Mark Lee, another director of Holland Producers, is the deputy parish manager of RADA, St Elizabeth.

Chairman of RADA, Nigel Myrie, has ordered an audit of the benefits the authority has provided to the 184 farmers who have been allotted lands on the property.

A Gleaner team visited the Holland property on Tuesday and spoke with employees of a farm store and the managing company’s offices. Workers were also observed in a just-sprayed pine field. A fence, which the team was told was erected to control marauding cattle, was also spotted.

“Me would love piece of the land, but we nah go get any because we nuh have the money like the big man dem who can do transport and tings,” one worker said.

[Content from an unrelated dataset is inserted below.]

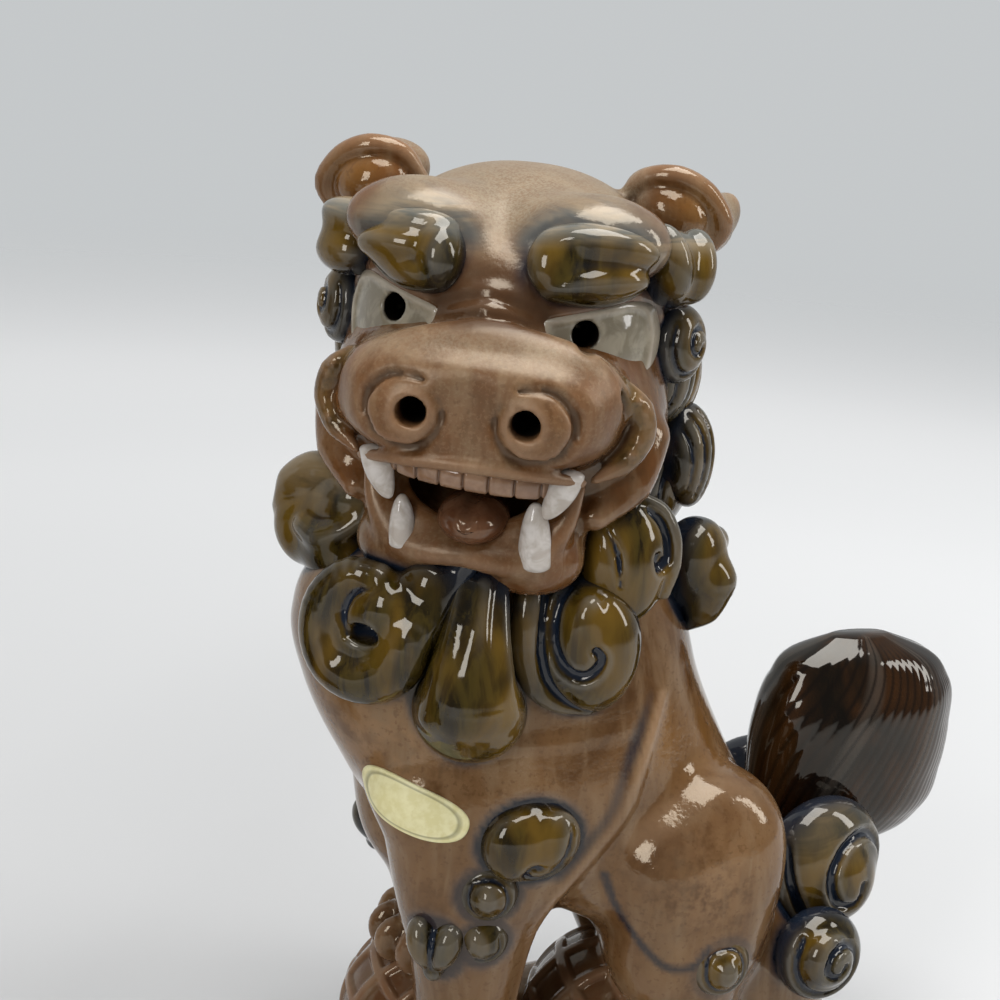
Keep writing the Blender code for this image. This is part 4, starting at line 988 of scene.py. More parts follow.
def plume_shell():
    """The tail plume: its outline at each height, combed by grooves that sweep up and round.

    The radius at angle a and height t is the outline's, less a groove of the cosine of the comb
    count times a plus a lean that grows with the height, and less a shallow wave for the locks.
    """
    t, turn = np.linspace(0.004, 0.996, 150)[:, None], around(324)
    front, back, half = (through(t, PLUME_KNOTS, side) for side in (PLUME_FRONT, PLUME_BACK, PLUME_HALF))
    c, s = np.cos(turn), np.sin(turn)
    size = (np.abs(c) ** PLUME_POWER + np.abs(s) ** PLUME_POWER) ** (-1.0 / PLUME_POWER)
    comb = 0.5 + 0.5 * np.cos(COMB_LINES * (turn + 0.9 * t * s) + 3.0 * np.sin(4.0 * t))
    locks = 0.5 + 0.5 * np.cos(PLUME_LOCKS * turn + 5.0 * t * s)
    sunk = 1.0 - 0.004 * comb ** 2 - 0.020 * locks
    x = (front + back) / 2.0 + (back - front) / 2.0 * c * size * sunk
    surface = spread(x, 0.5 + half * s * size * sunk, PLUME_FOOT + PLUME_RISE * t)
    pool = np.maximum(ramp(comb, 0.6, 1.0) * 0.7, ramp(-t, -0.12, -0.02))
    thin = ramp(1.0 - locks, 0.8, 1.0)
    return ring_shell(surface, {"pool": (pool, (1.0, 0.0)), "thin": (thin, (0.0, 0.0))})


def laid_on(clay, points, way, lift):
    """Points moved against a direction until they meet the clay, then lifted off it by a little."""
    way = np.array(way) / np.linalg.norm(way)
    start, step = points + 12.0 * way, 0.5
    steps = np.arange(0.0, 24.0, step)
    trial = start[None] - steps[:, None, None] * way
    values = clay.sample(clay.field, trial.reshape(-1, 3)).reshape(len(steps), -1)
    first = np.maximum(np.argmax(values < 0.0, axis=0), 1)
    each = np.arange(len(points))
    before, after = values[first - 1, each], values[first, each]
    depth = steps[first - 1] + step * before / np.maximum(before - after, 1e-6)
    return start + (lift - depth)[:, None] * way


def label_shell():
    """The blank label: a thin oval plate laid on the leg's outer face, marked with its border line.

    Its rings are power means of cosine and sine, and it follows the clay under it.
    """
    rings, columns = 26, 120
    turn = around(columns)
    r = np.concatenate((np.linspace(0.02, 1.0, rings), np.linspace(1.0, 0.02, rings)))[:, None]
    size = (np.abs(np.cos(turn)) ** LABEL_POWER + np.abs(np.sin(turn)) ** LABEL_POWER) ** (-1.0 / LABEL_POWER)
    wide = (LABEL_HALF[0] * r * size * np.cos(turn)).ravel()
    high = (LABEL_HALF[1] * r * size * np.sin(turn)).ravel()
    right, up, way = facing_axes(LABEL_WAY).T
    c, n = math.cos(math.radians(LABEL_TILT)), math.sin(math.radians(LABEL_TILT))
    flat = np.array(LABEL_AT) + (wide * c - high * n)[:, None] * right + (wide * n + high * c)[:, None] * up
    lift = np.repeat((0.42, -0.25), rings * columns)
    laid = laid_on(shape_body(1.2), flat, way, lift).reshape(2 * rings, columns, 3)
    return ring_shell(laid, {"pool": (np.exp(-((r - 0.86) / 0.022) ** 2), (0.0, 0.0))})


# Glazes.

class Graph:
    """Builds a material's nodes: every method adds one node and gives its output."""

    def __init__(self, name):
        self.material = bpy.data.materials.new(name)
        self.material.use_nodes = True
        self.tree = self.material.node_tree
        self.shader = self.tree.nodes["Principled BSDF"]
        self.place = self.add("ShaderNodeTexCoord").outputs["Object"]

    def add(self, kind, **values):
        node = self.tree.nodes.new(kind)
        for key, value in values.items():
            setattr(node, key, value)
        return node

    def feed(self, value, socket):
        if isinstance(value, bpy.types.NodeSocket):
            self.tree.links.new(value, socket)
        elif value is not None:
            socket.default_value = value

    def mark(self, name):
        return self.add("ShaderNodeAttribute", attribute_name=name).outputs["Fac"]

    def noise(self, scale, detail=3.0, rough=0.55, warp=0.0, stretch=None):
        place = self.place
        if stretch is not None:
            mapping = self.add("ShaderNodeMapping")
            self.feed(place, mapping.inputs["Vector"])
            mapping.inputs["Scale"].default_value = stretch
            place = mapping.outputs["Vector"]
        node = self.add("ShaderNodeTexNoise")
        self.feed(place, node.inputs["Vector"])
        node.inputs["Scale"].default_value = scale
        node.inputs["Detail"].default_value = detail
        node.inputs["Roughness"].default_value = rough
        node.inputs["Distortion"].default_value = warp
        return node.outputs["Fac"]

    def span(self, value, low, high, to_low=0.0, to_high=1.0):
        node = self.add("ShaderNodeMapRange", interpolation_type="SMOOTHSTEP")
        self.feed(value, node.inputs["Value"])
        for key, number in (("From Min", low), ("From Max", high), ("To Min", to_low), ("To Max", to_high)):
            node.inputs[key].default_value = number
        return node.outputs["Result"]

    def math(self, operation, a, b=None):
        node = self.add("ShaderNodeMath", operation=operation, use_clamp=True)
        self.feed(a, node.inputs[0])
        self.feed(b, node.inputs[1])
        return node.outputs[0]

    def mix(self, share, a, b):
        node = self.add("ShaderNodeMix", data_type="RGBA")
        self.feed(share, node.inputs["Factor"])
        for value, socket in ((a, node.inputs["A"]), (b, node.inputs["B"])):
            self.feed(value if isinstance(value, bpy.types.NodeSocket) else tuple(value) + (1.0,), socket)
        return node.outputs["Result"]

    def blend(self, share, a, b):
        node = self.add("ShaderNodeMix", data_type="FLOAT")
        for value, socket in ((share, node.inputs["Factor"]), (a, node.inputs["A"]), (b, node.inputs["B"])):
            self.feed(value, socket)
        return node.outputs["Result"]

    def times(self, a, b):
        return self.math("MULTIPLY", a, b)

    def over(self, colour, where, share, paint):
        """A paint over a colour, by a share of a mark or of a value."""
        value = self.mark(where) if isinstance(where, str) else where
        return self.mix(value if share == 1.0 else self.times(value, share), colour, paint)

    def crown(self, colour):
        """Grey and tan bands of thin glaze over a colour, where the crown mark is set."""
        bands = self.span(self.noise(75.0, 3.0, 0.6, 1.2, (0.5, 0.5, 2.6)), 0.38, 0.60)
        return self.over(colour, "crown", 0.92, self.mix(bands, CROWN_GREY, CROWN_TAN))

    def finish(self, colour, rough, gloss, bump, height, tint):
        self.feed(colour, self.shader.inputs["Base Color"])
        self.feed(rough, self.shader.inputs["Roughness"])
        self.shader.inputs["Specular IOR Level"].default_value = gloss
        self.shader.inputs["Specular Tint"].default_value = tint + (1.0,)
        node = self.add("ShaderNodeBump")
        node.inputs["Strength"].default_value = 1.0
        node.inputs["Distance"].default_value = height
        self.feed(bump, node.inputs["Height"])
        self.feed(node.outputs["Normal"], self.shader.inputs["Normal"])
        return self.material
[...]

Holland Producers Limited only provides oversight management for the property on behalf of the farmers and none of the directors get any benefit from the company, Hutchinson said.

He has also signalled that the Government will be pursuing a formal lease arrangement with Holland Producers now that the 12-month period during which the company was allowed, without making financial commitments, to determine the viability of the land ended on June 30.

The company was registered with the Companies Office of Jamaica on May 16, 2019 and got possession less than two months later.

Opposition Spokesman on Agriculture Victor Wright has alleged that the arrangements put Holland Producers at a disproportionate advantage over other interests and cannot be allowed to stand.

Holland Estate is located in the St Elizabeth North Western constituency that Hutchinson, a Jamaica Labour Party deputy leader, represents in Parliament.

And Marshall-Williams is the party’s constituency liaison officer to the Electoral Office of Jamaica.

Hutchinson is pushing for the establishment of the Holland property as an agro-economic zone and the first major project where “small farmers have been put at the heart of development with no middleman”.

The Holland property comprises 2,400 acres of land but some sections have been earmarked for the Airport Authority of Jamaica and cattle pasture.